*EXERCISE DIRECTIONS*:
Copy out the listing exactly.
★ ★ ★
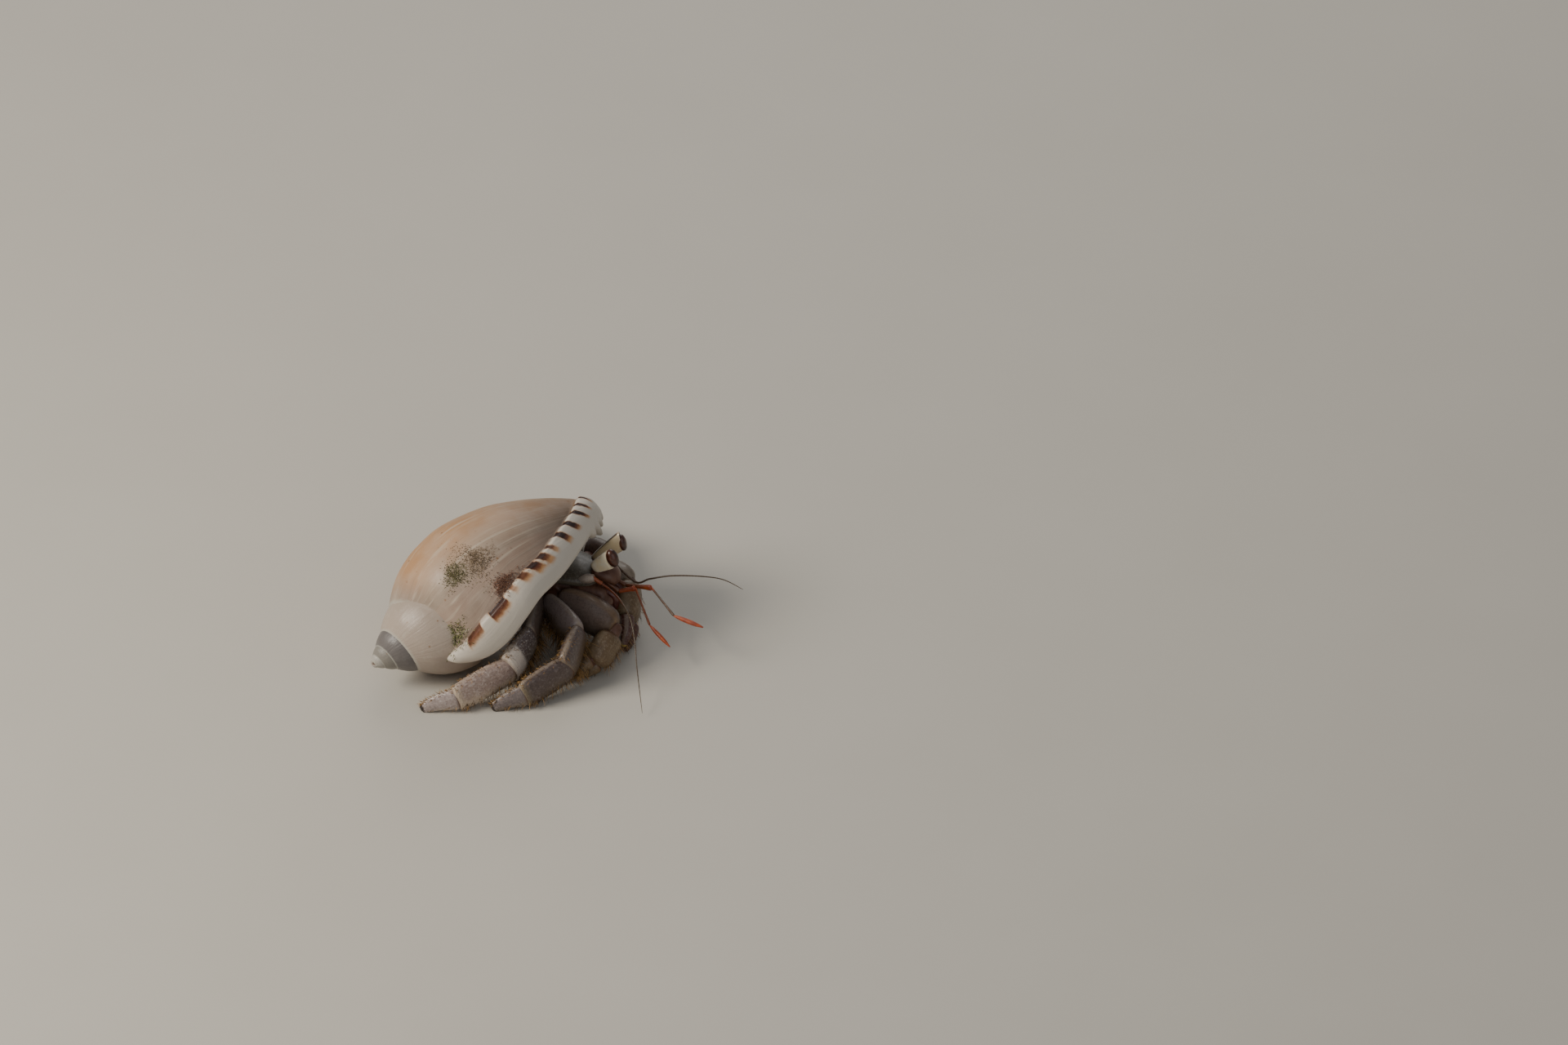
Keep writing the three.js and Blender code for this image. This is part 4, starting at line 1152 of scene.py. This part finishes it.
front_plates = {
    "merus": plate_finish("lilac_merus", (0.27, 0.215, 0.205), (0.14, 0.095, 0.055), split=0.2,
                          rough=(0.24, 0.40), flecks=0.12),
    "carpus": plate_finish("brown_carpus", (0.125, 0.090, 0.078), (0.12, 0.078, 0.045), split=0.2,
                           flecks=0.2),
    "propodus": plate_finish("dusky_propodus", (0.092, 0.060, 0.052), (0.105, 0.068, 0.038), split=-0.4,
                             end=(0.22, 0.17, 0.10), fleck=(0.30, 0.25, 0.23), flecks=0.35),
    "dactyl": plate_finish("dusky_dactyl", (0.17, 0.135, 0.13), (0.19, 0.145, 0.10), split=-0.4,
                           tip=(0.02, 0.01, 0.008), fleck=(0.34, 0.29, 0.26), flecks=0.35),
}
hind_plates = {
    "merus": plate_finish("brown_merus", (0.125, 0.088, 0.068), (0.085, 0.052, 0.03), split=0.2,
                          rough=(0.26, 0.42), flecks=0.1),
    "carpus": plate_finish("pale_edged_carpus", (0.145, 0.108, 0.10), (0.20, 0.155, 0.12), split=0.1,
                           end=(0.88, 0.77, 0.66), end_at=(0.58, 0.68), fleck=(0.80, 0.73, 0.66), flecks=0.5),
    "propodus": plate_finish("scaled_propodus", (0.39, 0.28, 0.238), (0.60, 0.47, 0.34), split=-0.30,
                             end=(0.62, 0.50, 0.37), fleck=(0.62, 0.53, 0.48), flecks=0.6, relief=0.06,
                             rough=(0.24, 0.46)),
    "dactyl": plate_finish("dark_tipped_dactyl", (0.38, 0.305, 0.285), (0.40, 0.32, 0.25), split=-0.6,
                           tip=(0.02, 0.01, 0.008), fleck=(0.55, 0.50, 0.47), flecks=0.5, rough=(0.26, 0.48)),
}
make_legs(front_plates, hind_plates)
make_chelipeds({
    "palm": plate_finish("beige_palm", (0.15, 0.09, 0.040), (0.185, 0.116, 0.050),
                         fleck=(0.36, 0.30, 0.22), flecks=0.35,
                         rim=(0.24, 0.18, 0.11), tint=(0.085, 0.024, 0.014)),
    "finger": plate_finish("dark_finger", (0.085, 0.024, 0.014), (0.11, 0.035, 0.02), tip=(0.45, 0.30, 0.06)),
    "dome": plate_finish("lilac_dome", (0.18, 0.13, 0.108), (0.15, 0.10, 0.065),
                         rim=(0.24, 0.14, 0.06), flecks=0.1,
                         end=(0.085, 0.047, 0.026), end_at=(0.68, 0.95),
                         rough=(0.34, 0.5)),
    "russet_carpus": plate_finish("russet_carpus", (0.17, 0.125, 0.085), (0.13, 0.07, 0.045), flecks=0.1),
    "olive": plate_finish("olive_merus", (0.10, 0.06, 0.045), (0.12, 0.05, 0.035),
                          rim=(0.19, 0.15, 0.11), flecks=0.1),
})
make_shield(plate_finish("mottled_shield", (0.085, 0.070, 0.048), (0.15, 0.12, 0.08), split=0.1,
                         rim=(0.12, 0.10, 0.07), size=1.6, flecks=0.2))
make_eyes(eyestalk_finish(), cornea_finish())
make_feelers({
    "feeler": feeler_finish(),
    "pale": plate_finish("pale_base", (0.50, 0.42, 0.35), (0.34, 0.26, 0.20),
                         rim=(0.10, 0.025, 0.015), size=1.0,
                         tint=(0.33, 0.075, 0.02)),
    "russet": plain_finish("russet_jaw", (0.12, 0.028, 0.018), (0.07, 0.016, 0.01), 0.9, 0.3, coat=0.3),
    "leg": front_plates["carpus"],
})
make_soft_body(plain_finish("soft_skin", (0.14, 0.062, 0.034), (0.085, 0.030, 0.017), 1.2, 0.4, coat=0.1))
dress(make_spikes("bristles", bristle_roots, 0.035, 0.25),
      spike_finish("golden_bristle", (0.085, 0.038, 0.012), (0.60, 0.34, 0.11)), "leg")
make_algae({
    "brown_algae": spike_finish("brown_algae", (0.17, 0.115, 0.07), (0.42, 0.32, 0.21), 0.8, 0.0),
    "olive_algae": spike_finish("olive_algae", (0.12, 0.10, 0.04), (0.36, 0.31, 0.16), 0.8, 0.0),
    "red_algae": spike_finish("red_algae", (0.16, 0.07, 0.045), (0.40, 0.22, 0.135), 0.8, 0.0),
    "green_algae": spike_finish("green_algae", (0.085, 0.09, 0.025), (0.32, 0.33, 0.13), 0.8, 0.0),
})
★ ★ ★
*THE COMPLETED TASK*:
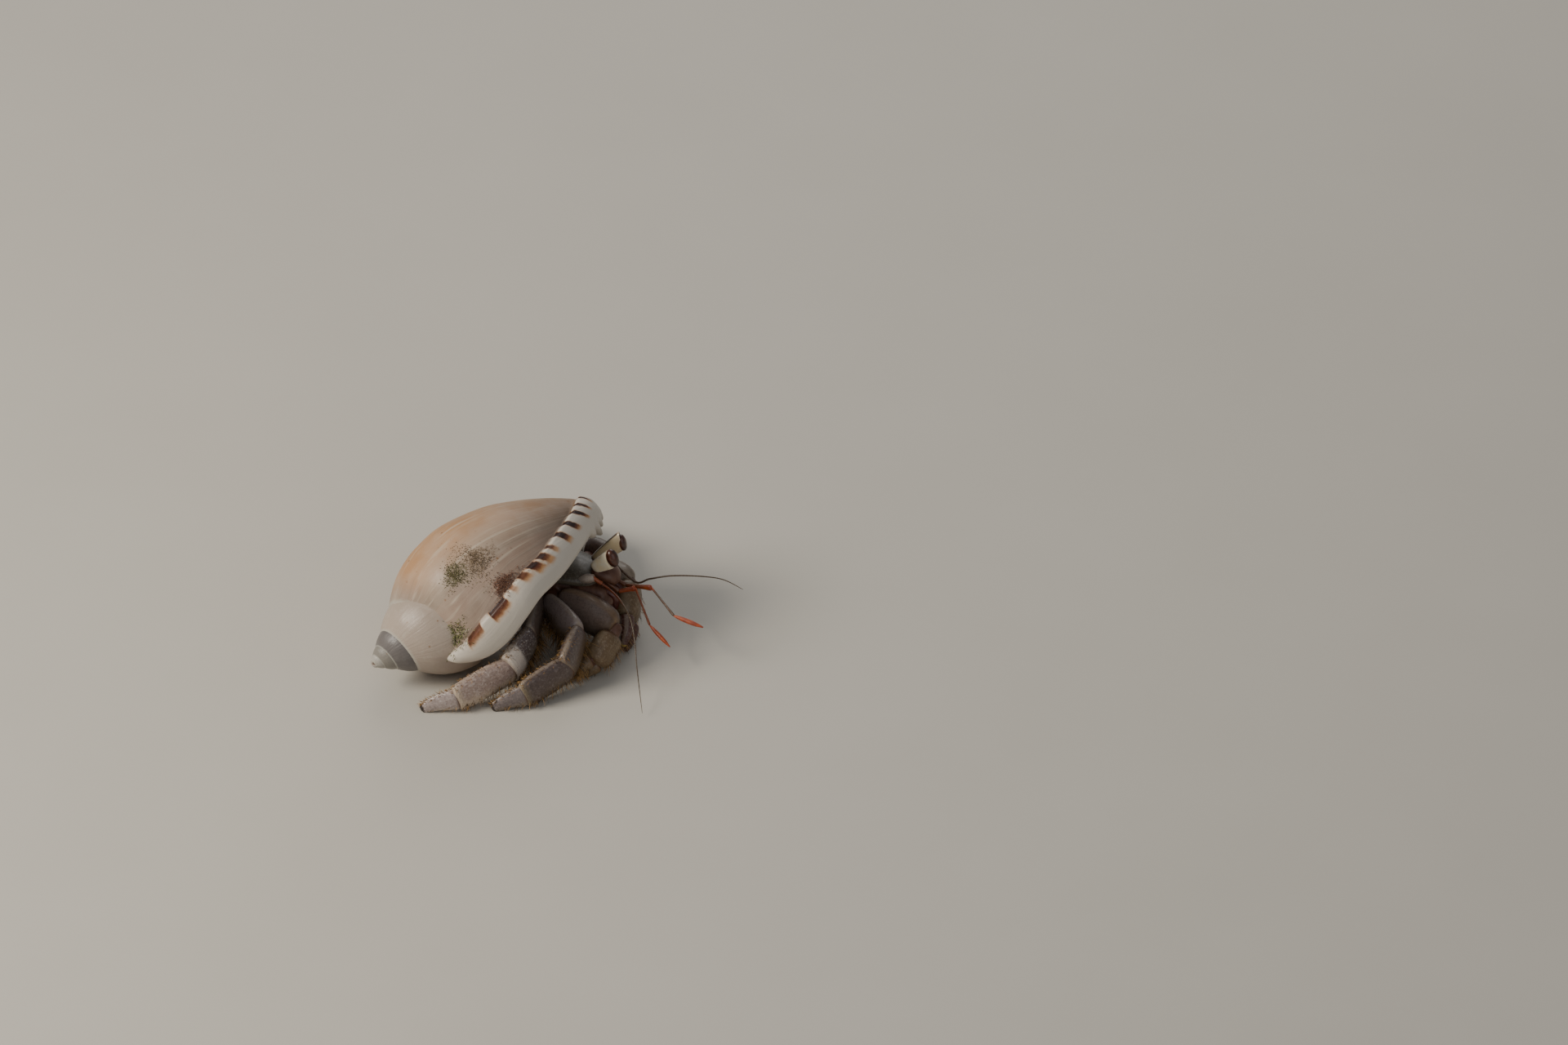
Keep writing the three.js and Blender code for this image. This is part 4, starting at line 1152 of scene.py. This part finishes it.
front_plates = {
    "merus": plate_finish("lilac_merus", (0.27, 0.215, 0.205), (0.14, 0.095, 0.055), split=0.2,
                          rough=(0.24, 0.40), flecks=0.12),
    "carpus": plate_finish("brown_carpus", (0.125, 0.090, 0.078), (0.12, 0.078, 0.045), split=0.2,
                           flecks=0.2),
    "propodus": plate_finish("dusky_propodus", (0.092, 0.060, 0.052), (0.105, 0.068, 0.038), split=-0.4,
                             end=(0.22, 0.17, 0.10), fleck=(0.30, 0.25, 0.23), flecks=0.35),
    "dactyl": plate_finish("dusky_dactyl", (0.17, 0.135, 0.13), (0.19, 0.145, 0.10), split=-0.4,
                           tip=(0.02, 0.01, 0.008), fleck=(0.34, 0.29, 0.26), flecks=0.35),
}
hind_plates = {
    "merus": plate_finish("brown_merus", (0.125, 0.088, 0.068), (0.085, 0.052, 0.03), split=0.2,
                          rough=(0.26, 0.42), flecks=0.1),
    "carpus": plate_finish("pale_edged_carpus", (0.145, 0.108, 0.10), (0.20, 0.155, 0.12), split=0.1,
                           end=(0.88, 0.77, 0.66), end_at=(0.58, 0.68), fleck=(0.80, 0.73, 0.66), flecks=0.5),
    "propodus": plate_finish("scaled_propodus", (0.39, 0.28, 0.238), (0.60, 0.47, 0.34), split=-0.30,
                             end=(0.62, 0.50, 0.37), fleck=(0.62, 0.53, 0.48), flecks=0.6, relief=0.06,
                             rough=(0.24, 0.46)),
    "dactyl": plate_finish("dark_tipped_dactyl", (0.38, 0.305, 0.285), (0.40, 0.32, 0.25), split=-0.6,
                           tip=(0.02, 0.01, 0.008), fleck=(0.55, 0.50, 0.47), flecks=0.5, rough=(0.26, 0.48)),
}
make_legs(front_plates, hind_plates)
make_chelipeds({
    "palm": plate_finish("beige_palm", (0.15, 0.09, 0.040), (0.185, 0.116, 0.050),
                         fleck=(0.36, 0.30, 0.22), flecks=0.35,
                         rim=(0.24, 0.18, 0.11), tint=(0.085, 0.024, 0.014)),
    "finger": plate_finish("dark_finger", (0.085, 0.024, 0.014), (0.11, 0.035, 0.02), tip=(0.45, 0.30, 0.06)),
    "dome": plate_finish("lilac_dome", (0.18, 0.13, 0.108), (0.15, 0.10, 0.065),
                         rim=(0.24, 0.14, 0.06), flecks=0.1,
                         end=(0.085, 0.047, 0.026), end_at=(0.68, 0.95),
                         rough=(0.34, 0.5)),
    "russet_carpus": plate_finish("russet_carpus", (0.17, 0.125, 0.085), (0.13, 0.07, 0.045), flecks=0.1),
    "olive": plate_finish("olive_merus", (0.10, 0.06, 0.045), (0.12, 0.05, 0.035),
                          rim=(0.19, 0.15, 0.11), flecks=0.1),
})
make_shield(plate_finish("mottled_shield", (0.085, 0.070, 0.048), (0.15, 0.12, 0.08), split=0.1,
                         rim=(0.12, 0.10, 0.07), size=1.6, flecks=0.2))
make_eyes(eyestalk_finish(), cornea_finish())
make_feelers({
    "feeler": feeler_finish(),
    "pale": plate_finish("pale_base", (0.50, 0.42, 0.35), (0.34, 0.26, 0.20),
                         rim=(0.10, 0.025, 0.015), size=1.0,
                         tint=(0.33, 0.075, 0.02)),
    "russet": plain_finish("russet_jaw", (0.12, 0.028, 0.018), (0.07, 0.016, 0.01), 0.9, 0.3, coat=0.3),
    "leg": front_plates["carpus"],
})
make_soft_body(plain_finish("soft_skin", (0.14, 0.062, 0.034), (0.085, 0.030, 0.017), 1.2, 0.4, coat=0.1))
dress(make_spikes("bristles", bristle_roots, 0.035, 0.25),
      spike_finish("golden_bristle", (0.085, 0.038, 0.012), (0.60, 0.34, 0.11)), "leg")
make_algae({
    "brown_algae": spike_finish("brown_algae", (0.17, 0.115, 0.07), (0.42, 0.32, 0.21), 0.8, 0.0),
    "olive_algae": spike_finish("olive_algae", (0.12, 0.10, 0.04), (0.36, 0.31, 0.16), 0.8, 0.0),
    "red_algae": spike_finish("red_algae", (0.16, 0.07, 0.045), (0.40, 0.22, 0.135), 0.8, 0.0),
    "green_algae": spike_finish("green_algae", (0.085, 0.09, 0.025), (0.32, 0.33, 0.13), 0.8, 0.0),
})